WHAT THE TASK REQUIRES: In the records below, find the line that contains "return Pos(x, 0, NUT_BOTTOM)" and the line that contains "obj.parent = empty". Set down exactly those lines and every line between them, and nothing more.

DATA FOR THIS EXERCISE:
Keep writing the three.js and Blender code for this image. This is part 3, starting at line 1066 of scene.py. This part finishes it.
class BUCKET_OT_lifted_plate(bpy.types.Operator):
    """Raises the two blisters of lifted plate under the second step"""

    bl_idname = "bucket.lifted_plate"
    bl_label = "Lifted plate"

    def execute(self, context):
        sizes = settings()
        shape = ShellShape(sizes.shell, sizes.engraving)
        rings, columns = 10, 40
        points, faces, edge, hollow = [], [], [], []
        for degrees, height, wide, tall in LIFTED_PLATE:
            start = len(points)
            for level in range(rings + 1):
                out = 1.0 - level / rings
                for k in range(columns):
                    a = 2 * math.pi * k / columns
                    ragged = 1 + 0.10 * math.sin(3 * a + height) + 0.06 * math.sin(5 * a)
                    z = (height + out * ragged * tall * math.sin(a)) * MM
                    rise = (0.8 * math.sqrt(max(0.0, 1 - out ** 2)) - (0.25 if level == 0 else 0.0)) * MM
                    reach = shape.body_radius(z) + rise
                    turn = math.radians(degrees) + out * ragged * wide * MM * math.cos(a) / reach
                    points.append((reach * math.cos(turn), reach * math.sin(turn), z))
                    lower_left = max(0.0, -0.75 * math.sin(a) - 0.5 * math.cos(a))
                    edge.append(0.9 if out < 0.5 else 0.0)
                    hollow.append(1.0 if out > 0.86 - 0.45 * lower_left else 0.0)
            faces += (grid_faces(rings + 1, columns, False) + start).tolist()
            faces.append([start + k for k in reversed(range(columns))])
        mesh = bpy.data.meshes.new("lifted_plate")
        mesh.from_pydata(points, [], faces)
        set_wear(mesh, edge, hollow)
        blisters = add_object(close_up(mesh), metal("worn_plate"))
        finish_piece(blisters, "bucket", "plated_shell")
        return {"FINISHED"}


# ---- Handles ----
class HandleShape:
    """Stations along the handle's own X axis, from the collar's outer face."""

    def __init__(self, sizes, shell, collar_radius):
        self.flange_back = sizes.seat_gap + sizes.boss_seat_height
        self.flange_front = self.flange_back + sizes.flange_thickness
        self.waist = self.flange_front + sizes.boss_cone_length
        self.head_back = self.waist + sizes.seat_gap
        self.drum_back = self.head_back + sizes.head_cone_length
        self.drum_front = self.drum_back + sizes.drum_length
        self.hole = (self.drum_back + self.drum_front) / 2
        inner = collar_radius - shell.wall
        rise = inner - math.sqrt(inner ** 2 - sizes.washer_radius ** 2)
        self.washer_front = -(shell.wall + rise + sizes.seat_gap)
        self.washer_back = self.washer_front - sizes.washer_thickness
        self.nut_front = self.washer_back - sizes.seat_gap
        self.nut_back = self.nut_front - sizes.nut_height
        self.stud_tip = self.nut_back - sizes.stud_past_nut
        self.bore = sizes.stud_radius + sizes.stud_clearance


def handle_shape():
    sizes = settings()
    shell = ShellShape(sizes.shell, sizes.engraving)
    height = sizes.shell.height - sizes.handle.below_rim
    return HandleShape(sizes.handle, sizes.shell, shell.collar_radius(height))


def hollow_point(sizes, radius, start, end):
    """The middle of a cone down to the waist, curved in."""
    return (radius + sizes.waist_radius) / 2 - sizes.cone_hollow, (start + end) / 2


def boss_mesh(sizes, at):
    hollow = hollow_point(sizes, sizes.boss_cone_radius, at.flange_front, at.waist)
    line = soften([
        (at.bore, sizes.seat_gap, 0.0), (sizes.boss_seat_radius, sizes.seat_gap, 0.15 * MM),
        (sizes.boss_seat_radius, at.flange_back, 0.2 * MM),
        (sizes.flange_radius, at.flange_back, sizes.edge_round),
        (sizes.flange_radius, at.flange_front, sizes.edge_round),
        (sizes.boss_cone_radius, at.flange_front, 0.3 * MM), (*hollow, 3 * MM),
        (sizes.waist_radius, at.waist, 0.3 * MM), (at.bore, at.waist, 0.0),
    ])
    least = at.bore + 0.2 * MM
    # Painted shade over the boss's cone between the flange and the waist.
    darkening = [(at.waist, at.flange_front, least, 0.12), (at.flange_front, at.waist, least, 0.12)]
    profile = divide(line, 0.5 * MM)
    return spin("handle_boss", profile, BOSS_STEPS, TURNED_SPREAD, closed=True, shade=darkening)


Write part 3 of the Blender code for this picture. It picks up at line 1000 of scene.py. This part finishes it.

--

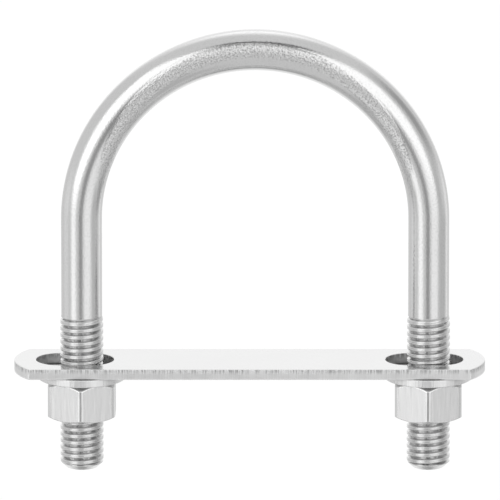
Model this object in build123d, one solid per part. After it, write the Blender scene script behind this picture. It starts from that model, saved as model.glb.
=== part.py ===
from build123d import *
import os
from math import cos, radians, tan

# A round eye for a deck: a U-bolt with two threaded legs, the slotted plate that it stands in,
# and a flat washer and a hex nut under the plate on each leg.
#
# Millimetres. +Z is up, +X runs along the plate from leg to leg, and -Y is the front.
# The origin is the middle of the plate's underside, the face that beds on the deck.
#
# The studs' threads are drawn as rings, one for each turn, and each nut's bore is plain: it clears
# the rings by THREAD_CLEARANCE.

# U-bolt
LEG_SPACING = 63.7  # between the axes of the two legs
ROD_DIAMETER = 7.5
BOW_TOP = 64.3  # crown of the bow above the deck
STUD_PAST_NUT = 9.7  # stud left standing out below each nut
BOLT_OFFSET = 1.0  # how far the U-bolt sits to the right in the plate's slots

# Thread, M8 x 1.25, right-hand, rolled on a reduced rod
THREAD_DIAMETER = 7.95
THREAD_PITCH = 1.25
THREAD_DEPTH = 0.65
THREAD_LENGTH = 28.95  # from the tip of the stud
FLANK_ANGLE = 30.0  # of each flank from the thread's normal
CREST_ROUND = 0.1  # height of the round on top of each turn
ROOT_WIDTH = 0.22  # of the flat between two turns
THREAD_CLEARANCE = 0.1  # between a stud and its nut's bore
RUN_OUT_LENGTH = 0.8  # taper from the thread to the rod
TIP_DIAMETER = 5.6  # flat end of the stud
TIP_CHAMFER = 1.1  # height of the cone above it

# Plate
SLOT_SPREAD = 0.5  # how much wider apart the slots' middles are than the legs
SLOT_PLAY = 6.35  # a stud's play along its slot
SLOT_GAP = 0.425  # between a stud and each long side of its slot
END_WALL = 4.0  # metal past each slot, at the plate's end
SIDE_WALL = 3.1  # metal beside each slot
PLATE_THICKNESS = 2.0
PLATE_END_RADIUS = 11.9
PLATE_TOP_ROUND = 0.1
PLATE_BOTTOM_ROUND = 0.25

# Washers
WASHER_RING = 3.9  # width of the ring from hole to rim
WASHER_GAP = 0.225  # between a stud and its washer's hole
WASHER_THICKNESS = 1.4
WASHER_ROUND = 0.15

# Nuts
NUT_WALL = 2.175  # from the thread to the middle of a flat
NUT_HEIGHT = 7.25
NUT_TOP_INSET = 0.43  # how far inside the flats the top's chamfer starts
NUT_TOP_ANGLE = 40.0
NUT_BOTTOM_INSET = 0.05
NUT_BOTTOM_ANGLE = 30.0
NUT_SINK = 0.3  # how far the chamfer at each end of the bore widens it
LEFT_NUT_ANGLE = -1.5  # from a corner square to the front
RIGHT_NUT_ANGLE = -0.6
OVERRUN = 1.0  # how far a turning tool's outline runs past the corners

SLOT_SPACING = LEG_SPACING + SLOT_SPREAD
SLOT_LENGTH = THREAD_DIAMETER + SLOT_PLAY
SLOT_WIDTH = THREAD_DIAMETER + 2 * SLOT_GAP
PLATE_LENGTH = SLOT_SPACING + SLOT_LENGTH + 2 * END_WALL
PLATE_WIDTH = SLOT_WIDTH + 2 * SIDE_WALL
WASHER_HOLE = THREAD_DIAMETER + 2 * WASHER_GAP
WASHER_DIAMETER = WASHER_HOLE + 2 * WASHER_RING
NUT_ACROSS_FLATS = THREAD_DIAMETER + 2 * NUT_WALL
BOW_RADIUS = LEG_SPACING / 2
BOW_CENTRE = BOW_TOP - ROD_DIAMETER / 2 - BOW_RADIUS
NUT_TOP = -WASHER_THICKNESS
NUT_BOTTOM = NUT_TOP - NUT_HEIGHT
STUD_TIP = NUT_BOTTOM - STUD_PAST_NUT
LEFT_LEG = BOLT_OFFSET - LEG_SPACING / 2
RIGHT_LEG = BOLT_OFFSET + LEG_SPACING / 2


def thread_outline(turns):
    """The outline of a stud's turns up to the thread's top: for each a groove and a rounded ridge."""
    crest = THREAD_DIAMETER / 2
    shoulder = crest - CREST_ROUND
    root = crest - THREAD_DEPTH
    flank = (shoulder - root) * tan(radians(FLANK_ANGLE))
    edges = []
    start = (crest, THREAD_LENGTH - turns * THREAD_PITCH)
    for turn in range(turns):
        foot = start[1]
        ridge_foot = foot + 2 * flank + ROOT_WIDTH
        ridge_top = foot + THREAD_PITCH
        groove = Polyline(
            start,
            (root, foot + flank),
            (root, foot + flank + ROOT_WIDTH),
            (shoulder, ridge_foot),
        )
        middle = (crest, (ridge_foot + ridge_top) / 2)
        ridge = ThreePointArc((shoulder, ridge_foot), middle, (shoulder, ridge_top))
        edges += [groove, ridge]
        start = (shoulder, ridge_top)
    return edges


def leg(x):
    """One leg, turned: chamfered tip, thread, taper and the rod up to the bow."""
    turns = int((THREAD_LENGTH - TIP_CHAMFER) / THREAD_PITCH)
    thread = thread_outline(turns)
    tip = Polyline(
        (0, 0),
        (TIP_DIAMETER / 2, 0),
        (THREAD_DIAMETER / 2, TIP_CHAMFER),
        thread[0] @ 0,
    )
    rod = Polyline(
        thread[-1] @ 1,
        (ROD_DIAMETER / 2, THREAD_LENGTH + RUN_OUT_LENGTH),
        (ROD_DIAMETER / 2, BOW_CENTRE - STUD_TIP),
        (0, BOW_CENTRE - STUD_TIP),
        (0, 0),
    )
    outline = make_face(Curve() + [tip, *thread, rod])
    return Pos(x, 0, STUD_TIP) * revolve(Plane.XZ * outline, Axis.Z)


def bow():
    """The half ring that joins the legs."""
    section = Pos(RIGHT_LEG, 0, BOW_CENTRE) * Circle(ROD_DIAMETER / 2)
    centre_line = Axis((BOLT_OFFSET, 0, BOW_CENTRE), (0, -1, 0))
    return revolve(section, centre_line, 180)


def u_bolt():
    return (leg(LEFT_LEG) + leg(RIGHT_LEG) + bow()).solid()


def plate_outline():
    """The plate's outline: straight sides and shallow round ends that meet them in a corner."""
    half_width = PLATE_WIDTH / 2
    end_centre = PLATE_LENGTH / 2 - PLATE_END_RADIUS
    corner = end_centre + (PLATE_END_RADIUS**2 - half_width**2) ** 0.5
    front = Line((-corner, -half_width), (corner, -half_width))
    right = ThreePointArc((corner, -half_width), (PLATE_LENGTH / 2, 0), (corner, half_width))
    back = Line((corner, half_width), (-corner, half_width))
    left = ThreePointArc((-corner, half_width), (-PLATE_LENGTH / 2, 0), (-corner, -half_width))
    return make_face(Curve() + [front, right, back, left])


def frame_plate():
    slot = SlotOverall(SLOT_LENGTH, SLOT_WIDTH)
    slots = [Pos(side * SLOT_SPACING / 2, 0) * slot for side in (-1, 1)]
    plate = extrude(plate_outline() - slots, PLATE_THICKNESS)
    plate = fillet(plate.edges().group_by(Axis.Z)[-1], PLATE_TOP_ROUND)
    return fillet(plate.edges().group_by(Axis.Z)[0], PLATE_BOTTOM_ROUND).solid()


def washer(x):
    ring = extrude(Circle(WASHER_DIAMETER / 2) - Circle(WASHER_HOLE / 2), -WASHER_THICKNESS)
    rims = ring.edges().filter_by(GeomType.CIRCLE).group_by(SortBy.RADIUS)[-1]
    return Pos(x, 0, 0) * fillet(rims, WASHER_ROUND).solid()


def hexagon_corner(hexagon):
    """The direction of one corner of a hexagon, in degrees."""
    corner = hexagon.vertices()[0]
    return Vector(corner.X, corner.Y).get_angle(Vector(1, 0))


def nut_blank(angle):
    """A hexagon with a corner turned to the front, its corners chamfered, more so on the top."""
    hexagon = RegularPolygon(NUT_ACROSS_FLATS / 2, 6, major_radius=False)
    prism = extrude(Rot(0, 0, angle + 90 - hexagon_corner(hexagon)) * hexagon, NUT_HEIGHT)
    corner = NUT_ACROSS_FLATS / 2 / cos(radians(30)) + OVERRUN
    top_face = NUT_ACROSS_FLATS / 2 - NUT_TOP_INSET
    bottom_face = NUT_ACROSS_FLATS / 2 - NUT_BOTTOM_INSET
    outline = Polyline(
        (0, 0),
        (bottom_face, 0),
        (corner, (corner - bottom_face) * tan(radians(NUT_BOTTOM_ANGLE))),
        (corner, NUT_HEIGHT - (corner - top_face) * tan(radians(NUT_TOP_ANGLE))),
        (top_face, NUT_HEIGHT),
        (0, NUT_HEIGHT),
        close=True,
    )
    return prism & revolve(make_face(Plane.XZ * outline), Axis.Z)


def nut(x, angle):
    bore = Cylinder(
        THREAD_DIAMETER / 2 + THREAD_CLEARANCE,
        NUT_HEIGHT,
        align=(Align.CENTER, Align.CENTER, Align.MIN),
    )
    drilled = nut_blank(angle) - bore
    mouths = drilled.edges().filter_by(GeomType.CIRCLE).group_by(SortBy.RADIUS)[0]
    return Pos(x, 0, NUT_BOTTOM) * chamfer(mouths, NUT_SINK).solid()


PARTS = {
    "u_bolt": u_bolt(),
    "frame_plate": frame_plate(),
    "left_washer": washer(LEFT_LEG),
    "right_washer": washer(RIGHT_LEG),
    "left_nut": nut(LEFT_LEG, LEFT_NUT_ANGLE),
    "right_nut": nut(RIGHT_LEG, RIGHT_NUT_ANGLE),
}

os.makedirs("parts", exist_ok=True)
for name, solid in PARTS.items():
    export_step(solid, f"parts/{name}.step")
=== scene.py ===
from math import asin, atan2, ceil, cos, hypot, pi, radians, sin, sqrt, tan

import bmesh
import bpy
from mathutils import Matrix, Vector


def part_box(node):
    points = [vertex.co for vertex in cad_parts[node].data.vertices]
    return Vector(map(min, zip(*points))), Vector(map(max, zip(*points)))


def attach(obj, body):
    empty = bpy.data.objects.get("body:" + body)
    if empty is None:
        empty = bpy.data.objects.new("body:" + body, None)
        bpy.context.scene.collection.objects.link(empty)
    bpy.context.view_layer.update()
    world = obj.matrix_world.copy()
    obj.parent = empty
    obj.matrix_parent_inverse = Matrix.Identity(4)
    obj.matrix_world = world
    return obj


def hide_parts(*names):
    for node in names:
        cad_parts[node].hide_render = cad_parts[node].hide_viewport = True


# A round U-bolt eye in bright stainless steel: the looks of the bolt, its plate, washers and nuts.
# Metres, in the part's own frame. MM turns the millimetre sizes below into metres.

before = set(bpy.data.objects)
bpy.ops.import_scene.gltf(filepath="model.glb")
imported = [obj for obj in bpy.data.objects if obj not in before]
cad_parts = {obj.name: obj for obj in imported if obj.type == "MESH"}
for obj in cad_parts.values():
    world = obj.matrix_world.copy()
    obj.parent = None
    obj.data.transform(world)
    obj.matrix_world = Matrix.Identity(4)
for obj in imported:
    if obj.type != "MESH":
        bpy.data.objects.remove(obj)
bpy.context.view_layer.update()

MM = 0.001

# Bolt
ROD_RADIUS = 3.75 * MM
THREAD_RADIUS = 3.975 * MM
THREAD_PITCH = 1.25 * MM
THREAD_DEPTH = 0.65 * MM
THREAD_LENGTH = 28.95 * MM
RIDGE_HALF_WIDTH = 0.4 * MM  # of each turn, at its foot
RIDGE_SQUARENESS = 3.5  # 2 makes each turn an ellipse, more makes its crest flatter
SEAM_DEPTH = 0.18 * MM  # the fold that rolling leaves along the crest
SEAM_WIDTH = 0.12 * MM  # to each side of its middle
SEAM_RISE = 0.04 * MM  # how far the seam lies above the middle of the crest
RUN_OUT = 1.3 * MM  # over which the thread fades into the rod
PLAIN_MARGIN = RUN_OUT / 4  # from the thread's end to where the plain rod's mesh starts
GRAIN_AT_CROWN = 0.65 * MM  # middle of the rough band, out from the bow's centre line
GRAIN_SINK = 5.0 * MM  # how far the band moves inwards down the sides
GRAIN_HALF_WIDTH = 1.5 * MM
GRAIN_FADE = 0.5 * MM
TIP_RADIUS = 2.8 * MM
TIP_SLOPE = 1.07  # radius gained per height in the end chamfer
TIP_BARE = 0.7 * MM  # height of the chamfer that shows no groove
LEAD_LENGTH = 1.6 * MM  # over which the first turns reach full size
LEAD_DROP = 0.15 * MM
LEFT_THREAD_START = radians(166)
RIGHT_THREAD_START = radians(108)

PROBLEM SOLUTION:
    return Pos(x, 0, NUT_BOTTOM) * chamfer(mouths, NUT_SINK).solid()


PARTS = {
    "u_bolt": u_bolt(),
    "frame_plate": frame_plate(),
    "left_washer": washer(LEFT_LEG),
    "right_washer": washer(RIGHT_LEG),
    "left_nut": nut(LEFT_LEG, LEFT_NUT_ANGLE),
    "right_nut": nut(RIGHT_LEG, RIGHT_NUT_ANGLE),
}

os.makedirs("parts", exist_ok=True)
for name, solid in PARTS.items():
    export_step(solid, f"parts/{name}.step")
=== scene.py ===
from math import asin, atan2, ceil, cos, hypot, pi, radians, sin, sqrt, tan

import bmesh
import bpy
from mathutils import Matrix, Vector


def part_box(node):
    points = [vertex.co for vertex in cad_parts[node].data.vertices]
    return Vector(map(min, zip(*points))), Vector(map(max, zip(*points)))


def attach(obj, body):
    empty = bpy.data.objects.get("body:" + body)
    if empty is None:
        empty = bpy.data.objects.new("body:" + body, None)
        bpy.context.scene.collection.objects.link(empty)
    bpy.context.view_layer.update()
    world = obj.matrix_world.copy()
    obj.parent = empty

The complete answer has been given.